C'est Borghese qui l'a fait

 

On prétend que lorsqu’un Bécauthide éternue, il ne se passe absolument rien. Ce n’est bien sûr pas tout à fait exact. En réalité le mode de reproduction exceptionnel de l’animal se fait par l’éternuement. Toute sternutation collective (et prolongée) peut, potentiellement, être fatale à l’espèce qui souffre alors de surpopulation exponentielle, ruinant par le nombre l’équilibre fragile de son milieu alimentaire naturel.

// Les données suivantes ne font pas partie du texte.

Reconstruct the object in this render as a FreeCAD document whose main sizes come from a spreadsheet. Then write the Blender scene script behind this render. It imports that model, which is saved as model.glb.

Un texte en morave ancien rapporte qu’en l’an X avant notre ère, une grave crise d’éternuements provoquée par une épizootie de rhume des foins, fit passer la population des bécauthides de dix à cent milliards d'individus, ce qui a bien failli causer l’anéantissement du genévrier, la plante préférée des bécauthides (qui ont depuis jeté leur dévolu sur l'anis).

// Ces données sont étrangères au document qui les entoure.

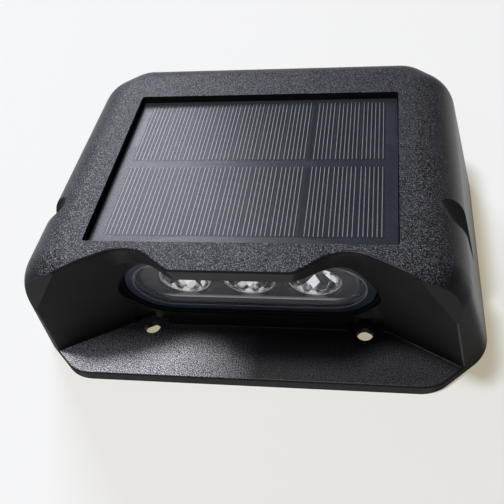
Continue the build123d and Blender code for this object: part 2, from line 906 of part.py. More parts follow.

Le cri du bécauthide, « maudilt soit quy me mangeoit ! », qu’il lâche à l’intention des chasseurs, en dit assez long sur ses qualités gastronomiques. Ce cri a été rendu célèbre par la Chanson de Roland : en raison de la médiocre qualité acoustique de l'écho, ou d’un défaut manifeste de ses capacités auditives, le marquis Roland n’en a entendu que les deux dernières syllabes, et pour cette raison a cru jusqu’à sa mort que Charlemagne arrivait, au cri de « Montjoie ! », pour mettre la pâtée aux Sarrasins.

Totalement immangeable, on peut toutefois avantageusement se servir de ses griffes, réduites en poudre, comme d’un aphrodisiaque puissant (dont l’effet est à peu près celui d’une facture EDF). On peut aussi l’utiliser dans le traitement de certaines maladies respiratoires.